Dear Wendy: “Is A Bad Performance Review A Sign Of A Character Flaw?”
I’m a 23 year old female in my last semester of my Masters and have been with my wonderful boyfriend for 3 1/2 years now. We were planning to get engaged and move across the country together this summer after graduation. We both did internships in Ottawa with government agencies there over the past year and would have jobs waiting for us. Unfortunately, my boyfriend just got an email from the place where he completed his last two internships saying that there would not be a job available for him there due to poor performance reviews from both of his previous supervisors. This was a surprise to me as he is a really smart guy in a really elite program in our University. He claims he did a great job and his supervisors are just out to get him, however I am not sure what to believe as this came from two independent departments. This has put a strain on our relationship as the performance review had some pretty serious accusations including plagiarism and poor attitude and I am not sure what to think of him now. I do love him very much and want to marry him and start a family one day, but it bothers me a great deal that this happened. Am I making too big of deal of this? Or do you thing this signifies greater trouble down the road? — Want to believe him
While I wouldn’t suggest necessarily breaking up with your boyfriend over his poor performance reviews, I definitely would think of them as a red flag. If your boyfriend is unable to impress employers and hold a job, what kind of provider and husband is he going to be? If you’re considering marrying this man, that’s an issue you need to consider, not to mention that these poor performance reviews may very well speak to a character flaw you haven’t been privy to, or haven’t yet allowed yourself to see.
You don’t say whether you definitely have a job waiting for you in Ottawa or if, like your boyfriend, you just assumed you did and are still awaiting an official offer. If you do get the job and decide to make the move, I’d think long and hard about inviting your boyfriend to come along with you if he doesn’t have his own job lined up. As a 23-year-old, brand-new graduate, the last thing you want is to be weighed down by a guy who can’t find a job or support himself. In fact, I’d definitely hold off on moving in together and getting engaged until both of you have some more real-world experience. I say this not only because you’re both so young and have your entire lives ahead of you, but if the poor opinion from two employers shakes your confidence in your boyfriend that much, clearly you don’t know him well enough or have enough trust in him to make a life-long commitment.

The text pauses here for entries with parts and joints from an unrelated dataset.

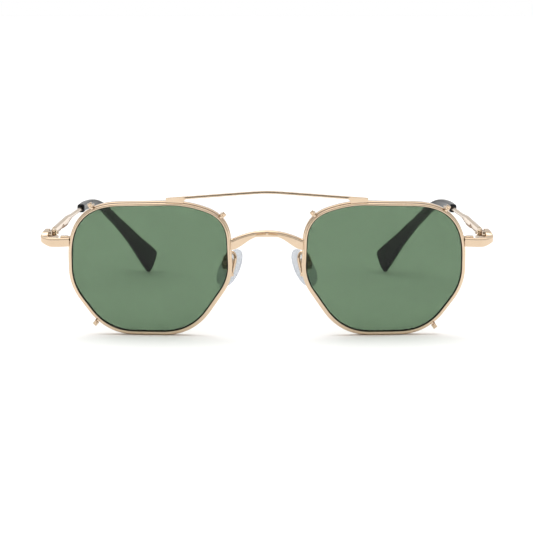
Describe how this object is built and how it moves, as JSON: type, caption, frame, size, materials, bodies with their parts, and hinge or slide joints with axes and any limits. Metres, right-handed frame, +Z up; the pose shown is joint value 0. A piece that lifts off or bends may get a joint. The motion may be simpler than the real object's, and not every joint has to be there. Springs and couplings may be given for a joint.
{
  "type": "aviator sunglasses",
  "caption": "Thin metal aviator frame with folding temples, adjustable nose pads and a green-lensed clip-on sun front held by claws.",
  "frame": {"origin": "on the surface the open sunglasses stand on, under the middle of their whole length, width and depth", "axes": "+X to the right of someone facing the front, +Y back along the open temples, +Z up"},
  "size_m": [0.1434, 0.1426, 0.0462],
  "materials": {
    "gold_metal": "polished champagne gold plating",
    "screw_steel": "fine machined",
    "clear_lens": "polished clear",
    "green_lens": "polished grey-green tint",
    "clear_pad": "clear, slightly blue at the edges",
    "black_tip": "glossy black sleeve"
  },
  "bodies": {
    "front": {"rim_left": "gold_metal", "clear_lens_left": "clear_lens", "end_piece_left": "gold_metal", "rim_lock_upper_left": "gold_metal", "rim_lock_lower_left": "gold_metal", "rim_screw_left": "screw_steel", "pad_arm_left": "gold_metal", "pad_cup_left": "gold_metal", "pad_screw_left": "screw_steel", "hinge_front_left": "gold_metal", "hinge_screw_left": "screw_steel", "rim_right": "gold_metal", "clear_lens_right": "clear_lens", "end_piece_right": "gold_metal", "rim_lock_upper_right": "gold_metal", "rim_lock_lower_right": "gold_metal", "rim_screw_right": "screw_steel", "pad_arm_right": "gold_metal", "pad_cup_right": "gold_metal", "pad_screw_right": "screw_steel", "hinge_front_right": "gold_metal", "hinge_screw_right": "screw_steel", "bridge": "gold_metal"},
    "clip_on": {"clip_rim_left": "gold_metal", "sun_lens_left": "green_lens", "claw_nasal_left": "gold_metal", "claw_temporal_left": "gold_metal", "claw_lower_left": "gold_metal", "clip_rim_right": "gold_metal", "sun_lens_right": "green_lens", "claw_nasal_right": "gold_metal", "claw_temporal_right": "gold_metal", "claw_lower_right": "gold_metal", "brow_bar": "gold_metal"},
    "temple_left": {"hinge_rear_left": "gold_metal", "temple_left": "gold_metal", "temple_tip_left": "black_tip"},
    "temple_right": {"hinge_rear_right": "gold_metal", "temple_right": "gold_metal", "temple_tip_right": "black_tip"},
    "nose_pad_left": {"nose_pad_left": "clear_pad"},
    "nose_pad_right": {"nose_pad_right": "clear_pad"}
  },
  "joints": [
    {"name": "temple_left_fold", "type": "hinge", "parent": "front", "child": "temple_left", "pos_m": [-0.0681, -0.05503, 0.031], "axis": [0, 0, -1], "range_deg": [0, 80]},
    {"name": "temple_right_fold", "type": "hinge", "parent": "front", "child": "temple_right", "pos_m": [0.0681, -0.05503, 0.031], "axis": [0, 0, 1], "range_deg": [0, 74]},
    {"name": "clip_on_pull", "type": "slide", "parent": "front", "child": "clip_on", "axis": [0, -1, 0], "range_m": [0, 0.03]},
    {"name": "nose_pad_left_tilt", "type": "hinge", "parent": "front", "child": "nose_pad_left", "pos_m": [-0.01202, -0.06302, 0.02226], "axis": [-0.6428, 0.6261, 0.4413], "range_deg": [-8, 8]},
    {"name": "nose_pad_right_tilt", "type": "hinge", "parent": "front", "child": "nose_pad_right", "pos_m": [0.01202, -0.06302, 0.02226], "axis": [-0.6428, -0.6261, -0.4413], "range_deg": [-8, 8]}
  ]
}
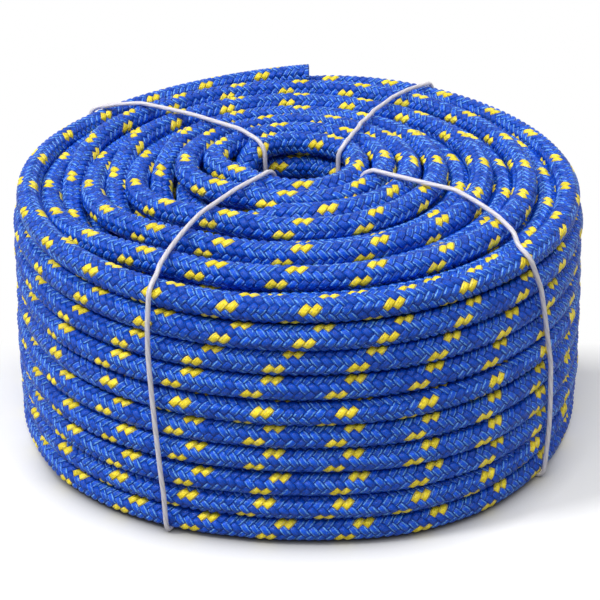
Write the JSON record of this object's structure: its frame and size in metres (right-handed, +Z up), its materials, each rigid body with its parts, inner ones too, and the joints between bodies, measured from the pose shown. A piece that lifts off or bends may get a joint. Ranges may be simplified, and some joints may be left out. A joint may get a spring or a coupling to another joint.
{
  "type": "tied coil of braided rope",
  "caption": "Upright round coil of blue braided utility rope with yellow flecks, wound tightly round an open bore and tied at four places with thin white string.",
  "frame": {"origin": "centre of the coil's bore, at the level of its flat base", "axes": "+Z up along the bore; the coil's front, from which it was pictured, faces -Y"},
  "size_m": [0.2598, 0.261, 0.1265],
  "materials": {
    "rope": "satin",
    "core_fibre": "matte",
    "string": "satin"
  },
  "bodies": {
    "root": {"rope_winding": "rope", "rope_inner_turns": "rope", "free_end_run": "rope", "free_end_sheath": "rope", "free_end_core": "core_fibre", "inner_end_sheath": "rope", "inner_end_core": "core_fibre", "tie_front_left": "string", "tie_back_left": "string", "tie_back_right": "string", "tie_front_right": "string"}
  },
  "joints": []
}
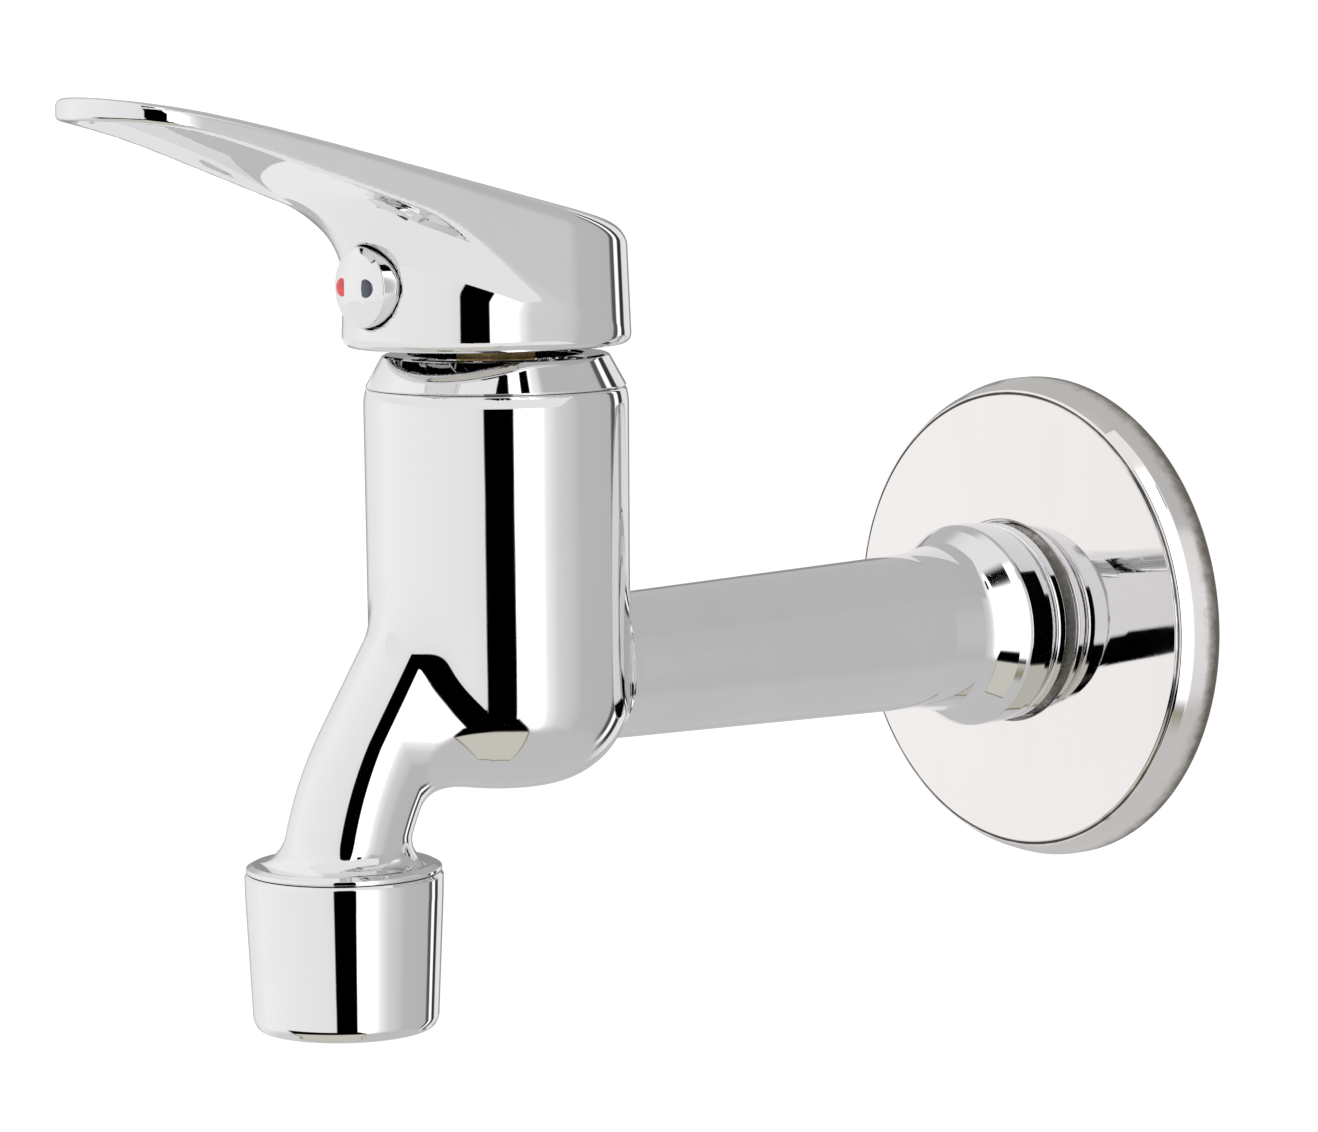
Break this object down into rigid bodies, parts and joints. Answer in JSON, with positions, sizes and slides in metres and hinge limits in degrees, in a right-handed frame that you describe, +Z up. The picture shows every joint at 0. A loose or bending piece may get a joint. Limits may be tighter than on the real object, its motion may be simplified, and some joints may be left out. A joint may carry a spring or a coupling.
{
  "type": "hose bib",
  "caption": "Chrome single-lever wall tap: long threaded shank with a round wall flange, upright barrel, short leaning spout with a screw-on aerator, broad lever on top.",
  "frame": {"origin": "centre of the wall flange's back face, which is the wall plane, on the shank's axis", "axes": "+Y runs into the wall along the shank, +Z up, so that the tap stands out along -Y with its spout pointing down and its lever on top"},
  "size_m": [0.066, 0.1713, 0.1149],
  "materials": {
    "chrome_body": "bright chrome plate on brass",
    "chrome_handle": "bright chrome plate on cast metal",
    "chrome_sleeve": "bright chrome plate on brass",
    "chrome_flange": "bright chrome plate, thin and mottled on the back edge",
    "bare_brass": "machined",
    "steel": "machined stainless",
    "steel_mesh": "woven wire",
    "black_rubber": "moulded nitrile",
    "white_plastic": "moulded acetal",
    "alumina": "lapped",
    "red_enamel": "glossy",
    "blue_enamel": "glossy"
  },
  "bodies": {
    "tap": {"tap_body": "chrome_body", "inlet_shank": "chrome_body", "cartridge_housing": "white_plastic", "cartridge_base": "white_plastic", "base_seals": "black_rubber", "fixed_ceramic_disc": "alumina", "cartridge_nut": "bare_brass", "nut_slip_ring": "white_plastic", "bonnet_collar": "chrome_body"},
    "flange": {"wall_flange": "chrome_flange", "wall_seal_ring": "black_rubber"},
    "swivel": {"spindle_guide": "white_plastic", "guide_o_ring": "black_rubber", "stem_pin": "steel"},
    "lever": {"lever_stem": "bare_brass", "lever_handle": "chrome_handle", "handle_grub_screw": "steel", "index_button": "chrome_handle", "hot_dot": "red_enamel", "cold_dot": "blue_enamel"},
    "disc_slide": {"moving_ceramic_disc": "alumina", "disc_carrier": "white_plastic"},
    "outlet_insert": {"aerator_gasket": "black_rubber", "aerator_insert": "white_plastic", "aerator_diffuser": "white_plastic", "aerator_screens": "steel_mesh"},
    "outlet_sleeve": {"aerator_sleeve": "chrome_sleeve"}
  },
  "joints": [
    {"name": "handle_swivel", "type": "hinge", "parent": "tap", "child": "swivel", "pos_m": [0, -0.096, 0.0275], "axis": [0, 0, 1], "range_deg": [-50, 50]},
    {"name": "handle_lift", "type": "hinge", "parent": "swivel", "child": "lever", "pos_m": [0, -0.096, 0.0275], "axis": [-1, 0, 0], "range_deg": [0, 18]},
    {"name": "disc_shift", "type": "slide", "parent": "swivel", "child": "disc_slide", "axis": [0, -1, 0], "range_m": [0, 0.0029]},
    {"name": "flange_slide", "type": "slide", "parent": "tap", "child": "flange", "axis": [0, -1, 0], "range_m": [0, 0.001]},
    {"name": "sleeve_drop", "type": "slide", "parent": "tap", "child": "outlet_insert", "axis": [0, 0, -1], "range_m": [0, 0.005]},
    {"name": "sleeve_unscrew", "type": "hinge", "parent": "outlet_insert", "child": "outlet_sleeve", "pos_m": [0, -0.1207, -0.03], "axis": [0, 0, -1], "range_deg": [0, 1810]}
  ],
  "couplings": [
    {"joint": "disc_shift", "follows": "handle_lift", "m_per_rad": 0.009},
    {"joint": "sleeve_unscrew", "follows": "sleeve_drop", "rad_per_m": 6283.2}
  ]
}
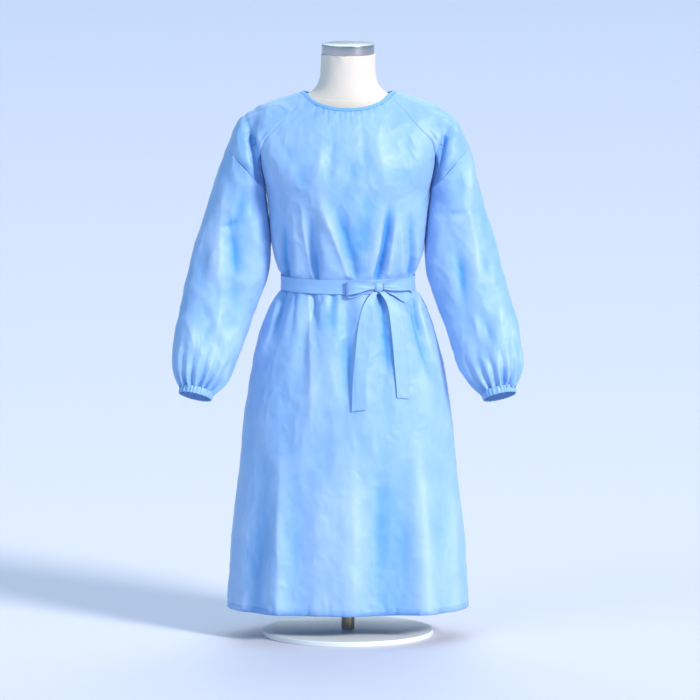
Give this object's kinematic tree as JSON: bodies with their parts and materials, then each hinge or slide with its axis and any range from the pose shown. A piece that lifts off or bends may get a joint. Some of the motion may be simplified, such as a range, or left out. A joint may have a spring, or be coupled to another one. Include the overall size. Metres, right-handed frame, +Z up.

Marriage is about being partners. It’s about having each other’s back when life throws challenges your way. If, when bumps in the road come up, you can’t trust the person you’re with to help navigate those bumps — or worse, you question whether he’s responsible for them — you aren’t ready for marriage yet. So watch how your boyfriend handles this challenge and continue to keep an eye on how he conducts himself professionally. Consider the poor performance reviews an early warning. Whether they save you from making a big mistake is something only the future will tell.